4) CORRESPONDÊNCIA DE FORMA E CONTEÚDO

 

Na liturgia tradicional, essa dinâmica de transição do visível ao invisível é garantida, sobretudo, pela correspondência de forma e conteúdo. Não é só uma questão de estética litúrgica, mas de condições fundamentais do culto em si. As formas exteriores de reverência e adoração são o melhor caminho para garantir as atitudes interiores correspondentes. Orações preparatórias, genuflexões e inclinações não são “bugigangas” que também poderiam faltar, sem que por isso fosse atingida a realização piedosa de uma ação sagrada. O encontro interior com o sagrado deve manifestar-se também exteriormente, ou seja, deve ser apoiado por uma forma exterior. A liturgia tradicional insiste no que os sentimentos interiores sejam sinceros quando, ao mesmo tempo, se manifestam exteriormente. E ela sabe que força de formação pode exercer o sensível à disposição espiritual.

Escreveu Santo Agostinho: “Os que oram tomam uma posição do corpo como convém a pessoas que suplicam um favor: dobram os joelhos, estendem as mãos, ou até se prostram no chão ou fazem qualquer outro gesto visível dessa natureza, embora Deus conheça o desejo invisível e a intenção do coração e não dependa destes sinais exteriores para ver o interior do homem todo aberto.

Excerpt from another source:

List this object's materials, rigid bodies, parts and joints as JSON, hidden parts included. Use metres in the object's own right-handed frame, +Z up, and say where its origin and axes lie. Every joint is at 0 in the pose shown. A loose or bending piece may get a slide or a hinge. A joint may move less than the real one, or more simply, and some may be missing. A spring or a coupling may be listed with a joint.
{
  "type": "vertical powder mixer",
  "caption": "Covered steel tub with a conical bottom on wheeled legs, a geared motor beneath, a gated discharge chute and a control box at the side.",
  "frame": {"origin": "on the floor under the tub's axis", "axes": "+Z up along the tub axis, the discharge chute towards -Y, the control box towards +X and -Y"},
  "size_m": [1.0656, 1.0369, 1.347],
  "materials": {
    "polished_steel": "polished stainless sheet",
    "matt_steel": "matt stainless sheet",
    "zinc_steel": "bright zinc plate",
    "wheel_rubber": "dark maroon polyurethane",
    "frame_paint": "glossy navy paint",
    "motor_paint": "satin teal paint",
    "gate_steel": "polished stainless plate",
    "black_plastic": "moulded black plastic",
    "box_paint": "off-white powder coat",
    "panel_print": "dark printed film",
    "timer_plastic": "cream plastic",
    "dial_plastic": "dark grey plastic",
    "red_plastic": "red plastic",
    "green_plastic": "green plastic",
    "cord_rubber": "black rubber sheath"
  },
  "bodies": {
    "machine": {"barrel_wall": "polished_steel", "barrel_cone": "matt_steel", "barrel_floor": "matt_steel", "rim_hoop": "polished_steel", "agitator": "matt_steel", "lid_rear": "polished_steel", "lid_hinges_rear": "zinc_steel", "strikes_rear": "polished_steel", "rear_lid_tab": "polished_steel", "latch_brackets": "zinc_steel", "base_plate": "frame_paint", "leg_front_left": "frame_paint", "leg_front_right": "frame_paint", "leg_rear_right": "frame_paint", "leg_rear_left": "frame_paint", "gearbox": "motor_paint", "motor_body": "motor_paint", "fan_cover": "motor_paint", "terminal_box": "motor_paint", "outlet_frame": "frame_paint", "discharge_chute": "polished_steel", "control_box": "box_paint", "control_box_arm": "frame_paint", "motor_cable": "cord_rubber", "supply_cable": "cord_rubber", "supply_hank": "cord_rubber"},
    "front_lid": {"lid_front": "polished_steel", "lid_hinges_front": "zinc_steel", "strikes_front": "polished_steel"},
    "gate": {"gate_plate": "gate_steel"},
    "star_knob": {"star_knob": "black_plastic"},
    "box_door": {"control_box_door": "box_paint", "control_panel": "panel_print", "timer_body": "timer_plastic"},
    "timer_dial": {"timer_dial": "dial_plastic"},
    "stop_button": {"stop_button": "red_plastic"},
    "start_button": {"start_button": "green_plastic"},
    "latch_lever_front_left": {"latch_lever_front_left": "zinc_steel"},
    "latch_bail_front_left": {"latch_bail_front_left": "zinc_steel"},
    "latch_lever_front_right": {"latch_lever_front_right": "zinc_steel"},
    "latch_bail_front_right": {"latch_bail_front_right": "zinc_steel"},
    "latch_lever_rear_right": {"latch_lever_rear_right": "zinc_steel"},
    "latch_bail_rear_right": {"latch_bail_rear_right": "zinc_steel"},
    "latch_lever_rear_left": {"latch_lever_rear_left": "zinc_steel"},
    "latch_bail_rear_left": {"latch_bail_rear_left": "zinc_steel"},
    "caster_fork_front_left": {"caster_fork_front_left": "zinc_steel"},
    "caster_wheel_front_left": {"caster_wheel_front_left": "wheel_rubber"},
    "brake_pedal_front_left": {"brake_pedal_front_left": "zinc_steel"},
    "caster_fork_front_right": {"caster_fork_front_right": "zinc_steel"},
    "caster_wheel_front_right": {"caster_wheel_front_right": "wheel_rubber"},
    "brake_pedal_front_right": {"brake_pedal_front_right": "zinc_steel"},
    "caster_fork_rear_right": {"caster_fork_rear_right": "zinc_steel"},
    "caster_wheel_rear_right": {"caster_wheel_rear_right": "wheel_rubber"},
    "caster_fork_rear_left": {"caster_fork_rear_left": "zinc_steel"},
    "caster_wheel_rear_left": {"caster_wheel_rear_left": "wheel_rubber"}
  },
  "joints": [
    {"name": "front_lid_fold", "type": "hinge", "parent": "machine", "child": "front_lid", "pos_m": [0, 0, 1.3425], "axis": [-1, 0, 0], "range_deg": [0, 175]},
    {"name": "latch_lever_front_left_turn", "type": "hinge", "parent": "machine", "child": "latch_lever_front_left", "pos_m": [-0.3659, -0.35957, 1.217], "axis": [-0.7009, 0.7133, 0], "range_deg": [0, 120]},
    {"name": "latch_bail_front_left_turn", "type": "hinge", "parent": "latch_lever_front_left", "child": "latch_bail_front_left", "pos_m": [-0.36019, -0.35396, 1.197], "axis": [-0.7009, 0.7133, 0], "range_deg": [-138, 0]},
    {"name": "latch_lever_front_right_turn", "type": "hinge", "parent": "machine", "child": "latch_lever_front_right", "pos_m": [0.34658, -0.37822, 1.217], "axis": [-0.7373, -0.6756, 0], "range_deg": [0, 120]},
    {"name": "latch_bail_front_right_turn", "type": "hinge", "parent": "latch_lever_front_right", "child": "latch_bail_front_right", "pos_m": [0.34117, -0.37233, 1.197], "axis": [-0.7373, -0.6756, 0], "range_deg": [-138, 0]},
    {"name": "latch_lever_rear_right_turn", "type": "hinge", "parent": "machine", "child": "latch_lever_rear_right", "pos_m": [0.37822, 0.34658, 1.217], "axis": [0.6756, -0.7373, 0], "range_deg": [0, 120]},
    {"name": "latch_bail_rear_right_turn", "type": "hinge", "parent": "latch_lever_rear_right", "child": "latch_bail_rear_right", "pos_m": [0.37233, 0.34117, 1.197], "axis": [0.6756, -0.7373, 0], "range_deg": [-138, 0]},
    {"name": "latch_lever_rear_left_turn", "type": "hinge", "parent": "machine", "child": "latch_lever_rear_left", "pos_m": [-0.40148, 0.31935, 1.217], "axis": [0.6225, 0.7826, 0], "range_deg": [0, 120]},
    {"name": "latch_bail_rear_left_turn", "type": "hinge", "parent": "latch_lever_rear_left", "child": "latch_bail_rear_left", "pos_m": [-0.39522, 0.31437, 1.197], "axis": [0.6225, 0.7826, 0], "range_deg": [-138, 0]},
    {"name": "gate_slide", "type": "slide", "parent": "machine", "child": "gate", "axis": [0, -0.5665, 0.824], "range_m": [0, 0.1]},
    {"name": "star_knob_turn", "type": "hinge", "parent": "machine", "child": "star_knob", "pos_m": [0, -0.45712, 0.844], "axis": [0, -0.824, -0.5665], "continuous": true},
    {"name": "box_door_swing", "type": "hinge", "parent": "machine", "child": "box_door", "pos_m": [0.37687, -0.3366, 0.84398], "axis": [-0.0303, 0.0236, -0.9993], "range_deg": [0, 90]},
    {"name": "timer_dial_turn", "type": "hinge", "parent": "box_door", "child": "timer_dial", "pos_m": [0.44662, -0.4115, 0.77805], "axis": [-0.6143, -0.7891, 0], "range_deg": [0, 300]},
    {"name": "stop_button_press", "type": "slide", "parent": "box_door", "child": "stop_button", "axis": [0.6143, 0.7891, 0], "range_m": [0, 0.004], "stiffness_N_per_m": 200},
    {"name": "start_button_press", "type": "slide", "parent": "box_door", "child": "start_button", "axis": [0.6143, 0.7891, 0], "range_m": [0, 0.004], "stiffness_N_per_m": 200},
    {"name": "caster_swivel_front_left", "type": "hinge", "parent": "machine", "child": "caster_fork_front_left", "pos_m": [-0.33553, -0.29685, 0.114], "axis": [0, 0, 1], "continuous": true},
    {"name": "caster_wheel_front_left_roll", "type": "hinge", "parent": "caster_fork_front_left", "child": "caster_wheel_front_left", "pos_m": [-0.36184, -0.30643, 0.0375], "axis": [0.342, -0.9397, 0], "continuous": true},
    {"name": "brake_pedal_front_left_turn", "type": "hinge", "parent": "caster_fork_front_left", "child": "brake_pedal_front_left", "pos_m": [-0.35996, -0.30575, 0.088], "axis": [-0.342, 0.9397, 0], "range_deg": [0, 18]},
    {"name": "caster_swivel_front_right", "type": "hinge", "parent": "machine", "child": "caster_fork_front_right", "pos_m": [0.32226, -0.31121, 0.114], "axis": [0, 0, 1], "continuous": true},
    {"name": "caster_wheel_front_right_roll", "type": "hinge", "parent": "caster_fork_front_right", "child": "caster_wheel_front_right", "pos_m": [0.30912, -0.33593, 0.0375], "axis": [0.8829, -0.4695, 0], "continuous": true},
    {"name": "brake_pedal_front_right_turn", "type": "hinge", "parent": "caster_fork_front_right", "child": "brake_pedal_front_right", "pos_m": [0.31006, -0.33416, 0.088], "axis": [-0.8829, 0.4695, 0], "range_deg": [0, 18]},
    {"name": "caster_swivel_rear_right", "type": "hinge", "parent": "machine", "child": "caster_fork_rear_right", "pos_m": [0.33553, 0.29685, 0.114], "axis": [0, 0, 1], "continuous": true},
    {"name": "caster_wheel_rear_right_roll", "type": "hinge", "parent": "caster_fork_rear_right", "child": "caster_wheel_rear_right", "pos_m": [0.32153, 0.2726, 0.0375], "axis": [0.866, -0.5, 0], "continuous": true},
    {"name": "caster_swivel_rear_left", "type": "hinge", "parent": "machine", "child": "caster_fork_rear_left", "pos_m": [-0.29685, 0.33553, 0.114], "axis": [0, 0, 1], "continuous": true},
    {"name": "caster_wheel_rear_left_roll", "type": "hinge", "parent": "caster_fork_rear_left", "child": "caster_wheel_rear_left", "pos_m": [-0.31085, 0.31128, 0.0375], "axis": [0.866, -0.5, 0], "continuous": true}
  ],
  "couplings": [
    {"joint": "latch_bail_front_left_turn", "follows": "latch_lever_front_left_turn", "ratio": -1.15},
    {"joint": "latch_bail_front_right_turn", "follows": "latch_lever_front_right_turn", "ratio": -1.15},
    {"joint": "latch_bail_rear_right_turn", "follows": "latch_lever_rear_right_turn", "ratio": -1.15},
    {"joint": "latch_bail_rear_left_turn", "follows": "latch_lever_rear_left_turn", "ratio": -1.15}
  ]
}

Não obstante, através destes atos o homem põe-se cada vez mais num estado em que consegue orar e implorar com maior humildade e maior intensidade”.

O que antes já sentiu na alma e que é a causa destes gestos, aumenta ainda a intensidade do coração, através de repetidas realizações exteriores.

Por meio da multiplicidade de sinais sagrados, da beleza dos altares, da preciosidade dos cálices e paramentos, das incessantes manifestações de reverência, o Rito clássico garante a correspondência de fé interior com a forma exterior. Não há uma divisão entre o que se crê e o que se vê. Aqui encontra-se uma união e harmonia perfeitas entre o que é realizado e como é realizado. O Rito clássico não exige que se acredite em algo que não se vê simbolicamente.